__EXERCISE DESCRIPTION__: Show all lines of the listing that hold the word "data".
-- BEGIN --
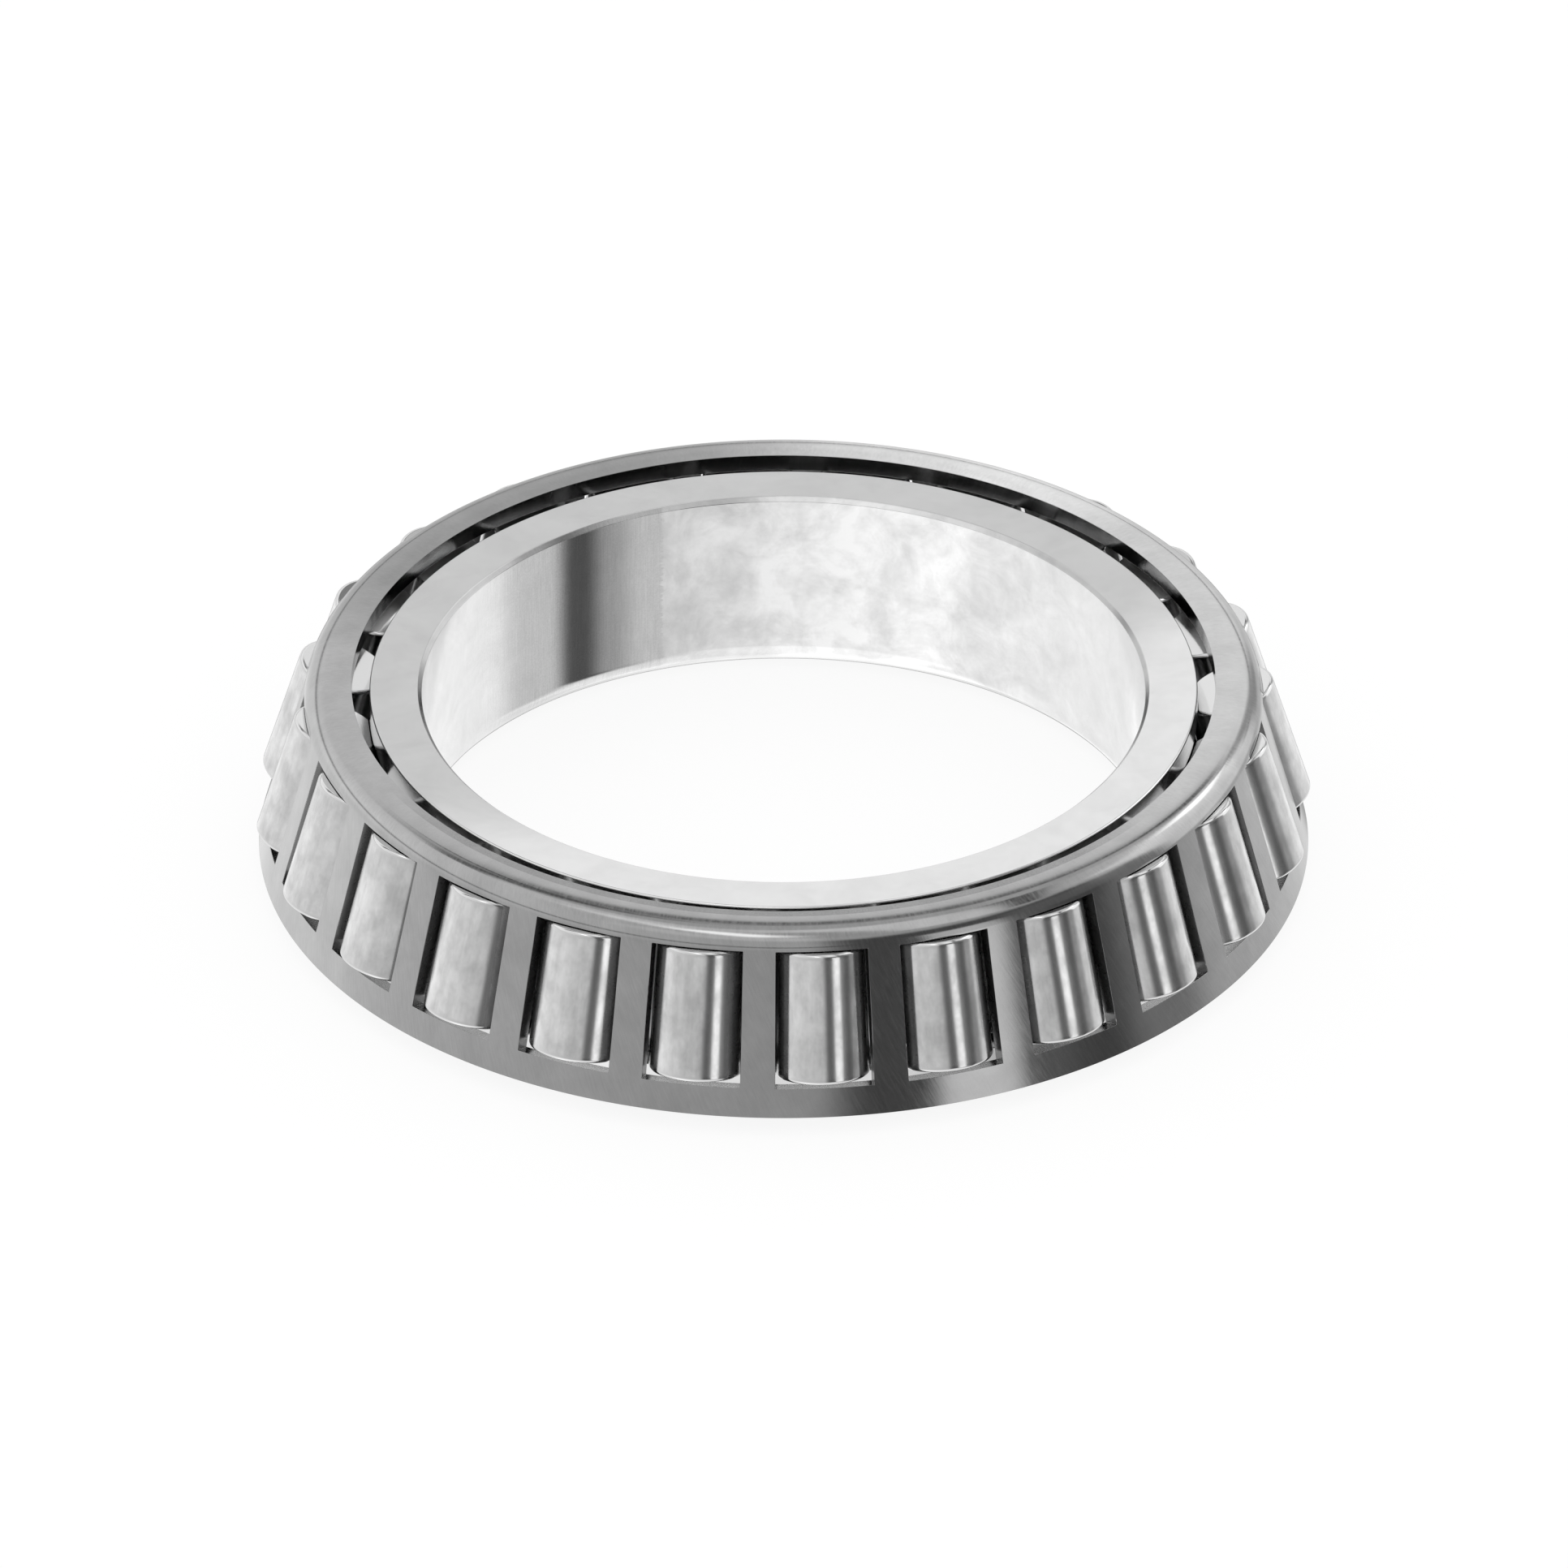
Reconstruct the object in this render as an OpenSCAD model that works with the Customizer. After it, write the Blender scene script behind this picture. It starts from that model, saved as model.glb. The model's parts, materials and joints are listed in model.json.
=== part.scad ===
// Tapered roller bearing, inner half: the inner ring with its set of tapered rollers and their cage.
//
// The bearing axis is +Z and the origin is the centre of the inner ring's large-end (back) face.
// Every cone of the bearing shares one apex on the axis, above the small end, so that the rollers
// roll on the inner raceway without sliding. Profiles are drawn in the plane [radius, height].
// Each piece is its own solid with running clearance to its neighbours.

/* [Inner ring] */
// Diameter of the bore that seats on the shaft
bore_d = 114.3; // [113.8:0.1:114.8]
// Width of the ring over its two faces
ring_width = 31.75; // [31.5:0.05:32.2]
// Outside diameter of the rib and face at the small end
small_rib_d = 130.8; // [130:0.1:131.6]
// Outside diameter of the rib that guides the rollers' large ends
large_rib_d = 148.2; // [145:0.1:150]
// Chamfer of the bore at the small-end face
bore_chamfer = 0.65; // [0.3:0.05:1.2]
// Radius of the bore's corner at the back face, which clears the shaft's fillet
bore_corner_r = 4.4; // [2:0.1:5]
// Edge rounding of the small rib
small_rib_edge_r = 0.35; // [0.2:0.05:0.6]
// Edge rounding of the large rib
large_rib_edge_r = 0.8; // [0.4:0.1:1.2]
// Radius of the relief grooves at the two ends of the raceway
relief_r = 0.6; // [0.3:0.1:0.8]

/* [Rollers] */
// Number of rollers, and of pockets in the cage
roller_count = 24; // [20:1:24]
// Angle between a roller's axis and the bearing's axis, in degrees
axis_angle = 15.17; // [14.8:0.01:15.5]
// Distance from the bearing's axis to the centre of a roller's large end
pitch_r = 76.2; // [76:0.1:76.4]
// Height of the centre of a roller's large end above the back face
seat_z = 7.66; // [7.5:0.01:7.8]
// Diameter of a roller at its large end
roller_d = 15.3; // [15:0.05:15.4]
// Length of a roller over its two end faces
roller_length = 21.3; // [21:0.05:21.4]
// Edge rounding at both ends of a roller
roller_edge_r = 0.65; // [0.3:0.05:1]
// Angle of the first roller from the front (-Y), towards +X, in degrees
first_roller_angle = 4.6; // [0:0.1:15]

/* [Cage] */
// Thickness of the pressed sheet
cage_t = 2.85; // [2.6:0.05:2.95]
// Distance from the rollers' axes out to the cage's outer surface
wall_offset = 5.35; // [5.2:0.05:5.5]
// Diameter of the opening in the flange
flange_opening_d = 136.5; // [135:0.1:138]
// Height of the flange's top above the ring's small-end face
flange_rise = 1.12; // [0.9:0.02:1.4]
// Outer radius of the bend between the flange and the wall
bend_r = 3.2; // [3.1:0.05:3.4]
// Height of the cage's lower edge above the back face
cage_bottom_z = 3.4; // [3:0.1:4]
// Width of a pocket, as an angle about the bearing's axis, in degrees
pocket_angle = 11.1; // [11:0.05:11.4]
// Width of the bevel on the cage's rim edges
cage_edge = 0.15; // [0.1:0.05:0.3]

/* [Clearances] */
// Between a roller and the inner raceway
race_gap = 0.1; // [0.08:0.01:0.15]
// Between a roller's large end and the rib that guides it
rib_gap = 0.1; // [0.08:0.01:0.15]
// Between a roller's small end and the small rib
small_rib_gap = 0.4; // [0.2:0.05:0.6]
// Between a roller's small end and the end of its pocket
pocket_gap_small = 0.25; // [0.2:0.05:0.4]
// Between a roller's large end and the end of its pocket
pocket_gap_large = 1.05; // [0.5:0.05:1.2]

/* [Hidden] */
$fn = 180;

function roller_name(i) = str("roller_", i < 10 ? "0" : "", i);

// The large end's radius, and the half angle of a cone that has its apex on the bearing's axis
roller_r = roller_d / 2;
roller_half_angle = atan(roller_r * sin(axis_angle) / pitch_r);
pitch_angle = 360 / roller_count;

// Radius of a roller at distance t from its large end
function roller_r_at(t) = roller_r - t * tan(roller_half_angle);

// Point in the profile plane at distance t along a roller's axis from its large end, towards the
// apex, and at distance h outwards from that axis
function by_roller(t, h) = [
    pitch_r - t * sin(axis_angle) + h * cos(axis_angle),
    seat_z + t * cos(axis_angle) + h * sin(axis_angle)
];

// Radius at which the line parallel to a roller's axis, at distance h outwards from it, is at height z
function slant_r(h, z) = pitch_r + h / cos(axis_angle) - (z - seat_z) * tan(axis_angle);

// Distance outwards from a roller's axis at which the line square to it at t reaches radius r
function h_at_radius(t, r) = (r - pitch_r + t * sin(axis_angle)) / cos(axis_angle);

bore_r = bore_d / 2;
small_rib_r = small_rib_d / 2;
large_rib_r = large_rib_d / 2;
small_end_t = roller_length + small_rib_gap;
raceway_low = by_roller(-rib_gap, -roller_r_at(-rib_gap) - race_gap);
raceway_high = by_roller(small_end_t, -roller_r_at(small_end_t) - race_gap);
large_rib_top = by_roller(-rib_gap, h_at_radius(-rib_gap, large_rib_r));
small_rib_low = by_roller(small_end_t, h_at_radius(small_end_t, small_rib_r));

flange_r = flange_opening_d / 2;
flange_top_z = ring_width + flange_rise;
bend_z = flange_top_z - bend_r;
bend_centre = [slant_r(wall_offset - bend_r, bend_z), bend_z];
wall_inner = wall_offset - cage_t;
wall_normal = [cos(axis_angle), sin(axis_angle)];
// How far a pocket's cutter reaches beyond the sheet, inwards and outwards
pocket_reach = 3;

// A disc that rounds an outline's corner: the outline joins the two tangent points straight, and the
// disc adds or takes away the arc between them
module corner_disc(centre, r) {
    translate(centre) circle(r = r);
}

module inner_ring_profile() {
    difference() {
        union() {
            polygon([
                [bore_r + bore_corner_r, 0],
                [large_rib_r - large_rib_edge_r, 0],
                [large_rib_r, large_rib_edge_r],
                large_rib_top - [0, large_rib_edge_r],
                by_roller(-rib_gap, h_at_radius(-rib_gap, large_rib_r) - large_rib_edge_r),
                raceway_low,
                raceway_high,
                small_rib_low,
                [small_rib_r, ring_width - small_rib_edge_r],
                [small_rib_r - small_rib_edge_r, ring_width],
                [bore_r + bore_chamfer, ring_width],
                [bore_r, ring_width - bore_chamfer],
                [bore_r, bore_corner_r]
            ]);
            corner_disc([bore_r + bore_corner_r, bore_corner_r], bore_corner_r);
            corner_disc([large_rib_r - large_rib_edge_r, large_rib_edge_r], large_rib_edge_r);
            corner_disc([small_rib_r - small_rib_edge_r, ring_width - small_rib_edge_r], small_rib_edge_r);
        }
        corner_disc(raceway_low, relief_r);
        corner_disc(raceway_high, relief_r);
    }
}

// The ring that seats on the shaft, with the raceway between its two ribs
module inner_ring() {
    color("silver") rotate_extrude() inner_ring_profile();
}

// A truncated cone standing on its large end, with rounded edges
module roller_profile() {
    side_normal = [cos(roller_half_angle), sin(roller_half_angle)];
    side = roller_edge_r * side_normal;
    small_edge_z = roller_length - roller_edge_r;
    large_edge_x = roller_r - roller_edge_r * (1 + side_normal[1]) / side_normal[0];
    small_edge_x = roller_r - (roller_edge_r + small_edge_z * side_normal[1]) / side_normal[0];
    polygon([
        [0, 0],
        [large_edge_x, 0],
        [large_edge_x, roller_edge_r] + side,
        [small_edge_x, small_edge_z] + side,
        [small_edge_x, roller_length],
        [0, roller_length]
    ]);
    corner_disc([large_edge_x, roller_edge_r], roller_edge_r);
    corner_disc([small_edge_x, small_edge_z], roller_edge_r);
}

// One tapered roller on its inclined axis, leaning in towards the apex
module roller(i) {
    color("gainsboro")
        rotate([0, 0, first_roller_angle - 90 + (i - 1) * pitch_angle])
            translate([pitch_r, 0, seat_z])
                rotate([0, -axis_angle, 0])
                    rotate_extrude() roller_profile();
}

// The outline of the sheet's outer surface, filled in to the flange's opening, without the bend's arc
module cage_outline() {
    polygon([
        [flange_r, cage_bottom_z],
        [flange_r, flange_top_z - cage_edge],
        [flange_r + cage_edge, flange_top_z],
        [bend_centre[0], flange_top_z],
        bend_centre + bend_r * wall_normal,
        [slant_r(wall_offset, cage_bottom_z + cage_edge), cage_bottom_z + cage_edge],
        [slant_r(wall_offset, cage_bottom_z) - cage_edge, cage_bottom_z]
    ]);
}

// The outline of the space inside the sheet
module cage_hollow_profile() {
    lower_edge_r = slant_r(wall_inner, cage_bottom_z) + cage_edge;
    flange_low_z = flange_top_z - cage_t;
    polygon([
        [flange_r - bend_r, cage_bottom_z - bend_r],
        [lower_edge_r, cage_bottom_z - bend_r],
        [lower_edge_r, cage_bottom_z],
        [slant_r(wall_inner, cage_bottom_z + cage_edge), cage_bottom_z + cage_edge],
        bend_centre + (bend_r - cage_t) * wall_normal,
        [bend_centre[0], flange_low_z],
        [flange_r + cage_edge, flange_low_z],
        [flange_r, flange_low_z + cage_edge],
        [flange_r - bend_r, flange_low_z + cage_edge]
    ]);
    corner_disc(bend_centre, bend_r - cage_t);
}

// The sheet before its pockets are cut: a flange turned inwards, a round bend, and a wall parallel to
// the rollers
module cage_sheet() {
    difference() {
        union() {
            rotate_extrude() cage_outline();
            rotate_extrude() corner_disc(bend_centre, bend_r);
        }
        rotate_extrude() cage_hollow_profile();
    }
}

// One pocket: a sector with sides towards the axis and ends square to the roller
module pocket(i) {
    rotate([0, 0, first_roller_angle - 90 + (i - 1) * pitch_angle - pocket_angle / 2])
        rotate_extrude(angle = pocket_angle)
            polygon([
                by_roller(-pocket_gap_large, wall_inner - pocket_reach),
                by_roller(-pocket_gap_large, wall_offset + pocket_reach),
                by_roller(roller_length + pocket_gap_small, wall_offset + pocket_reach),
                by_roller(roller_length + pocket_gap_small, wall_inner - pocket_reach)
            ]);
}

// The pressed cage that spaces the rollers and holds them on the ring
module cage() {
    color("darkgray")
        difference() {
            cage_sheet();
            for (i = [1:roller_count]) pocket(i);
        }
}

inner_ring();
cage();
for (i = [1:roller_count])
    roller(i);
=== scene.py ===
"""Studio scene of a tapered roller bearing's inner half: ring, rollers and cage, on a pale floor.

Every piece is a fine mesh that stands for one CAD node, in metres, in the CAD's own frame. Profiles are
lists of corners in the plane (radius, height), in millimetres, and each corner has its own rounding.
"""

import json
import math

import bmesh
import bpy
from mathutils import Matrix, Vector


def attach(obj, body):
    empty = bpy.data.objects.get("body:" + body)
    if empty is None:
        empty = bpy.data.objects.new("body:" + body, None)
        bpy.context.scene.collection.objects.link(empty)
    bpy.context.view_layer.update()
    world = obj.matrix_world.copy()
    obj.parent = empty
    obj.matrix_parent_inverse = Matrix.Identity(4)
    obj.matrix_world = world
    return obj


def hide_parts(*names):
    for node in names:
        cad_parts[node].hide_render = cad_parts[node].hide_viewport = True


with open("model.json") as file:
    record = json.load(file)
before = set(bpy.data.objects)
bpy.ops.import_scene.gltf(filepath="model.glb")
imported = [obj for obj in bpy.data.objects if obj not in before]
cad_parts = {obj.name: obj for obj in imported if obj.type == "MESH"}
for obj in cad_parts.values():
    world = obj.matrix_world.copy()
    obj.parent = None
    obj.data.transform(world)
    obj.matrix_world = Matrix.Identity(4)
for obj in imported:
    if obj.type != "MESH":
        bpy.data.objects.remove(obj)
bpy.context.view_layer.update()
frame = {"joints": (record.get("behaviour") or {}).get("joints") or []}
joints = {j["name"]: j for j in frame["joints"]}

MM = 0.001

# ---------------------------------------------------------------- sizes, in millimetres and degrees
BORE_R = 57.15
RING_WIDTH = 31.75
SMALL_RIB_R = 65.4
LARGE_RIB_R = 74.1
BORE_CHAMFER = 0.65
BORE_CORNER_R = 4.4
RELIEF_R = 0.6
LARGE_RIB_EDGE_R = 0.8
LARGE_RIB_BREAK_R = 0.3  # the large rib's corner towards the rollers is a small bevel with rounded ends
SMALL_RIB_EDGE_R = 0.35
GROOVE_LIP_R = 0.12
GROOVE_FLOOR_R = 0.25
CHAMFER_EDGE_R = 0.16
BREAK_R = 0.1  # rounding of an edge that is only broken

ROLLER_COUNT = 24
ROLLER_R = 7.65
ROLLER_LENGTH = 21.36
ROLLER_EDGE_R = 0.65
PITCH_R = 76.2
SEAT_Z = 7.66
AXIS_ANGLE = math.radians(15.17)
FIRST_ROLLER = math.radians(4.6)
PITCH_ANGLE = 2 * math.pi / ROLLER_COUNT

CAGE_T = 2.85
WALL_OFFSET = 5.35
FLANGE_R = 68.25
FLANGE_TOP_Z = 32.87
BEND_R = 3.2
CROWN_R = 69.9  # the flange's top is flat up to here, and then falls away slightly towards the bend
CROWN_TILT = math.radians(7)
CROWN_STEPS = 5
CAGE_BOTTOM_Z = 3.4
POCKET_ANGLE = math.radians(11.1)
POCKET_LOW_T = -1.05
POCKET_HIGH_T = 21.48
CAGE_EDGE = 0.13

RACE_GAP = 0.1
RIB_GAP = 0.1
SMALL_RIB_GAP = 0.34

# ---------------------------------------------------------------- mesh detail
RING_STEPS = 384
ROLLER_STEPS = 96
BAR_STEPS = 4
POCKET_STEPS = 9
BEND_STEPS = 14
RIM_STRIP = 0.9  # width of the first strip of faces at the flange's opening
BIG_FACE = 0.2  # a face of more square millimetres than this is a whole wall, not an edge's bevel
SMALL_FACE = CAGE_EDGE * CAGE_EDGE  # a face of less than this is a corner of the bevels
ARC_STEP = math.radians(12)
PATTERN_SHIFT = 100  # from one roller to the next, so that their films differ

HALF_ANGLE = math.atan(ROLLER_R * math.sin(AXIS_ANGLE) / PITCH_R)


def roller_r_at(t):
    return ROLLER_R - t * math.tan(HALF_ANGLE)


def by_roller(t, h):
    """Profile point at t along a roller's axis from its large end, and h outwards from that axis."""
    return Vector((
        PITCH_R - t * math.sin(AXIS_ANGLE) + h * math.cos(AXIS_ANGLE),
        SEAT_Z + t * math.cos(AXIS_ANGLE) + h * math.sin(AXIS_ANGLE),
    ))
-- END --
__OUTPUT BELOW__:
    empty = bpy.data.objects.get("body:" + body)
        empty = bpy.data.objects.new("body:" + body, None)
before = set(bpy.data.objects)
imported = [obj for obj in bpy.data.objects if obj not in before]
    obj.data.transform(world)
        bpy.data.objects.remove(obj)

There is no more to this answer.